Духи ли послужили причиной тому, Райан не знал, но он явно находился под действием чар. Оставив Элен на дамбе, он вдруг испугался, что она может и не вернуться в его дом. Вот почему он оказался здесь, он, Байяр, капер, играющий роль сопровождающего лица женщины, разрешая, чтобы его, словно призовое судно, тянули на буксире, вместо того чтобы захватить свою добычу и исчезнуть вместе с ней. Единственное, что его утешало, так это то, что Элен как будто не догадывалась о своей власти над ним, по крайней мере не решалась использовать ее. Райан не знал, радоваться ему или огорчаться из-за такого милосердия.
Мадам Туссар относилась к числу женщин, которые всегда подсчитывали количество рассылаемых ими приглашений друзьям и знакомым и сравнивали их с количеством приглашений, полученных в ответ. Если она получала меньше приглашений, чем отправляла, то очень обижалась и старалась не поддерживать отношений с теми, кто оказывался к ней таким невнимательным.
Элен оставалась в долгу перед мадам Туссар на один визит.

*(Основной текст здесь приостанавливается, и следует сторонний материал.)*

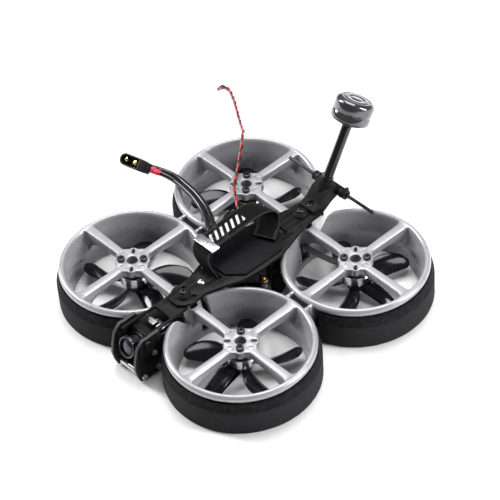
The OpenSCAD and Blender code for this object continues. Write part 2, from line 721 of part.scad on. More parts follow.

Не то чтобы та ей нравилась, она просто жалела ее и за то, что мадам потеряла детей, и за ее несбывшиеся надежды, и за ограниченный круг общения в Новом Орлеане. Она также симпатизировала ей из-за ее положения обманутой жены, независимо от того, знала ли сама мадам Туссар о предательстве или нет. К тому же Элен не покидало некоторое чувство вины за то, что она скрывает от нее секрет о любовных отношениях месье Туссара и Жози. А поскольку Элен сама не располагала достаточным количеством светских связей, она не могла позволить себе пренебречь какой бы то ни было дружбой. По этим причинам она через несколько дней после встречи с Флорой и нанесла визит мадам Туссар.
Элен застала эту женщину с тюрбаном на голове и с тряпкой для вытирания пыли в руке во время уборки маленькой гостиной в коттедже, который они с мужем занимали на улице Дюма. Вздрогнув от стука Элен, женщина повернулась к двери, оставленной приоткрытой, чтобы утренний ветерок мог проникать прямо в гостиную. Увидев Элен, мадам Туссар немного растерялась, ее щеки зарделись. Она сорвала с головы тюрбан, а тряпку бросила на стол перед собой.